Major-General James H. Wilson, who was instrumental
in crushing Hood at Nashville
(15-16 Dec. 1864) and defeated Forrest at Selma
(2 April 1865), wrote the following about them: "There is no doubt that
the Spencer carbine is the best fire-arm yet put into the hands of the
soldier, both for economy of ammunition and maximum effect, physical and
moral. Our best officers estimate one man armed with it [is] equivalent
to three with any other arm. I have never seen anything else like the confidence
inspired by it in the regiments or brigades which have it. A common belief
amongst them is if their flanks are covered they can go anywhere. I have
seen a large number of dismounted charges made with them against cavalry,
infantry, and breast-works, and never knew one to fail.

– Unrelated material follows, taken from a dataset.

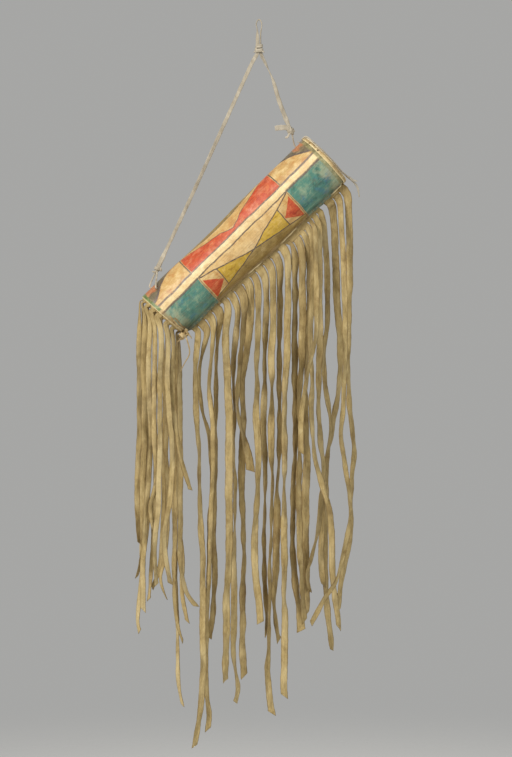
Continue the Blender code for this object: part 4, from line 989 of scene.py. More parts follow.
        # Lower panel: crossed arms with gold in the side fields, small red triangles, blue-green ends
        upper_arm, lower_arm = (y - (x * slope + self.arms_level) for slope in self.arm_slopes)
        graph.lay(lower * centre * step(upper_arm, 0.4, -0.4), self.tan, 0.75, 60.0)
        gold = lower * under(x, self.arms_meet) * step(upper_arm, -0.4, 0.4) * step(lower_arm, 0.4, -0.4)
        graph.lay(gold, self.gold, broad=110.0)
        # The lower field is a darker olive-tan: partly its paint, partly painted shade of the downward side
        graph.lay(lower * centre * step(lower_arm, -0.4, 0.4), self.lower_field_and_shade, broad=60.0)
        wedge = x - self.triangle_tip[0] - abs(y - self.triangle_tip[1]) * self.triangle_slope
        graph.lay(lower * over(wedge, 0.0, 1.0) * under(x, self.triangle_end), self.red, broad=90.0)
        brushed = graph.paint(self.teal, 75.0, 330.0, graph.place(where, (1.0, 1.0, 0.55), (0.0, 0.5, 0.0)))
        brushed = graph.mix(step(noise(where, 30.0, 3.0), 0.52, 0.66) * 0.78, brushed, linear(*self.blue))
        fade = step(noise(where, 62.0, 4.0, 0.7) + step(x, 152.0, 180.0) * 0.28, 0.58, 0.84)
        brushed = graph.mix(fade * 0.62, brushed, linear(*self.faded))
        # Painted shade: the teal darkens to deep green at its lower corner by the base
        corner = step(offset, -150.0, -178.0) * step(level, 110.0, 132.0)
        brushed = graph.mix(corner * 0.88, brushed, linear(*self.deep))
        graph.lay(lower * over(x, self.end_line + 1.8), brushed)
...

* This cartidge is equivalent to today's .44 caliber special which has more powder and a heavier bullet. The force of the bullet upon arrival, measured in foot-pounds, is about the same. That means that you can go out and buy for around $300 a modern Henry made by Rossi (actually a copy of an 1892 Winchester), model 44 magnum, load up to eleven .44 special cartridges in the magazine under the barrel) and relive the shooting experience of a rich or lucky Civil War soldier, or of a normal post-war settler or Indian.
**The effective range is difficult to establish since so much depended upon the skill and training of the marksman. In general the longer barrels of the "rifles" made sighting easier, thus improving accuracy. However, with the unaided eye, very few people can hit anything beyond 200 yards anyway. The other question is lethal range, i.e. how far could the weapon throw a bullet with enough energy left in it to do damage? This depended mostly on the powder charge and the weight of the bullet.

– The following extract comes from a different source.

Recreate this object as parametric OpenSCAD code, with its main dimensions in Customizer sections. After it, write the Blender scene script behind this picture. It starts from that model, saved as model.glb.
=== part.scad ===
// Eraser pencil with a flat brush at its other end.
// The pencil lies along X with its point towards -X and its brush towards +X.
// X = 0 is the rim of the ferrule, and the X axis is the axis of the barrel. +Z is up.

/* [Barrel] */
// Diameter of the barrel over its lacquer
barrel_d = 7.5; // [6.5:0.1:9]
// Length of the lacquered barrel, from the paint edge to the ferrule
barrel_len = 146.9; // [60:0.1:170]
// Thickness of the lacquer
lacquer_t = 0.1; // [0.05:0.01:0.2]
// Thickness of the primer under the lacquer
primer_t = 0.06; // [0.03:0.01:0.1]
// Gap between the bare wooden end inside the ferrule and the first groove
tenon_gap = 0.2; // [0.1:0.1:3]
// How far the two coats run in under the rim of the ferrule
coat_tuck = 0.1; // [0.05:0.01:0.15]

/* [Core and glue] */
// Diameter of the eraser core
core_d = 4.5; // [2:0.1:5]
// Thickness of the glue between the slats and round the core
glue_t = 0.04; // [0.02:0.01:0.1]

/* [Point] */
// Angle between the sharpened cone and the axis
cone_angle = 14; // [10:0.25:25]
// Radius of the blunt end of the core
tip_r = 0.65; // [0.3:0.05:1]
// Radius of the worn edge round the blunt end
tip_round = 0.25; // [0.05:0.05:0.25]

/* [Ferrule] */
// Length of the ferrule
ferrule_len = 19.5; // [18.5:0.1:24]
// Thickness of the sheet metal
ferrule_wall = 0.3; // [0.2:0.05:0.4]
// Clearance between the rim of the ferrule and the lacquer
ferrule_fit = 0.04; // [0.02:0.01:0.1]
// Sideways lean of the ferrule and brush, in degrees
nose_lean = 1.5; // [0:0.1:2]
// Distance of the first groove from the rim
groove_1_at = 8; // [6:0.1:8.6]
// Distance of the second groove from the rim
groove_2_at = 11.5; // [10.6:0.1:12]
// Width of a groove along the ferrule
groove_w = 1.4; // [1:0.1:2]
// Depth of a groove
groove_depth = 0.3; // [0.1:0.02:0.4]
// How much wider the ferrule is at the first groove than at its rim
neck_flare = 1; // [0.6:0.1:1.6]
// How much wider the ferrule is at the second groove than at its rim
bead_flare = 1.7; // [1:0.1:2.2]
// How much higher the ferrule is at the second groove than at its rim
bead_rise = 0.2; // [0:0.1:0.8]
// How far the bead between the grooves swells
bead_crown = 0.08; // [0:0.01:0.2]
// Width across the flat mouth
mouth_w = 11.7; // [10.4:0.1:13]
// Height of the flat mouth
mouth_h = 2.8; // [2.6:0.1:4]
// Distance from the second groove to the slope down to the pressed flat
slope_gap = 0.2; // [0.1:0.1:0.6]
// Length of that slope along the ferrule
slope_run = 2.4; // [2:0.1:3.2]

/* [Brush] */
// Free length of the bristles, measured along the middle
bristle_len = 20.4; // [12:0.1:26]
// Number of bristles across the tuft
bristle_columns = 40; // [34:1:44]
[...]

These are .56-46 Spencer cartridges made by C. D. Leet
& Company of Springfield, Massachusetts, and intended to be used in
the sporting version of Spencer's repeating rifle. The cases on these measure
.938", making them the short-cased variation of this cartridge. While they
are not headstamped, they show characteristics that positively identify
their maker. A three cannelure flat nose bullet was used by other makers
of these short-cased .56-46 Spencer cartridges, including Crittenden &
Tibbals and Fitch, van Vechten & Co., however, the cannelures of the
Leet bullets are deeper and wider than the others. The two marks on the
base, highlighted with chalk on the upper head in the picture, are also
typical of cartridges made by Leet, as are the ocassional impressed ring
patterns shown on the lower head. These marks were caused by the tool that
held the case during the process of turning the case mouth crimp. On the
lower case, the tool slipped during the crimping operation and 'chattered'
around the head, digging into the surface of the soft copper.